Exercise requirements: The listing below should be written out exactly; please include all of it.

Information supplied:
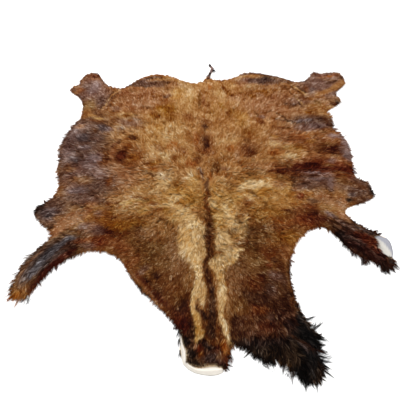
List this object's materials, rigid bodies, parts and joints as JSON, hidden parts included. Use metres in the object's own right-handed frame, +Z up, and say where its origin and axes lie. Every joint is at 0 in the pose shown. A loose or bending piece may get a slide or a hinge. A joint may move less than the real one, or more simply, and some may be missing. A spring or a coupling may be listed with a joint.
{
  "type": "bison hide",
  "caption": "Whole tanned bison hide lying flat with the wool on: legs spread, pale woolly hump, dark spine stripe, shaggy black throat and thin tail.",
  "frame": {"origin": "on the floor under the middle of the whole box, locks and tail included", "axes": "+Y from the neck to the tail, +X to the right with the neck nearest and the hair side up, +Z up from the floor"},
  "size_m": [1.9952, 2.2843, 0.0451],
  "materials": {
    "brown_wool": "deep matt wool, from cream on the hump to black at the throat"
  },
  "bodies": {
    "root": {"hide": "brown_wool"}
  },
  "joints": []
}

Answer to the task:
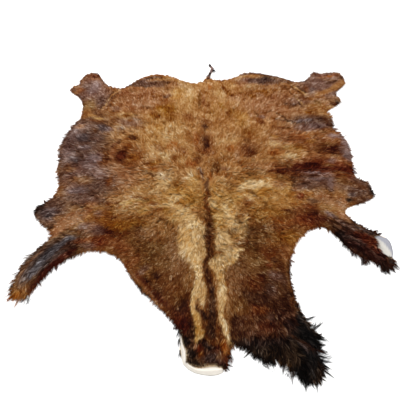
List this object's materials, rigid bodies, parts and joints as JSON, hidden parts included. Use metres in the object's own right-handed frame, +Z up, and say where its origin and axes lie. Every joint is at 0 in the pose shown. A loose or bending piece may get a slide or a hinge. A joint may move less than the real one, or more simply, and some may be missing. A spring or a coupling may be listed with a joint.
{
  "type": "bison hide",
  "caption": "Whole tanned bison hide lying flat with the wool on: legs spread, pale woolly hump, dark spine stripe, shaggy black throat and thin tail.",
  "frame": {"origin": "on the floor under the middle of the whole box, locks and tail included", "axes": "+Y from the neck to the tail, +X to the right with the neck nearest and the hair side up, +Z up from the floor"},
  "size_m": [1.9952, 2.2843, 0.0451],
  "materials": {
    "brown_wool": "deep matt wool, from cream on the hump to black at the throat"
  },
  "bodies": {
    "root": {"hide": "brown_wool"}
  },
  "joints": []
}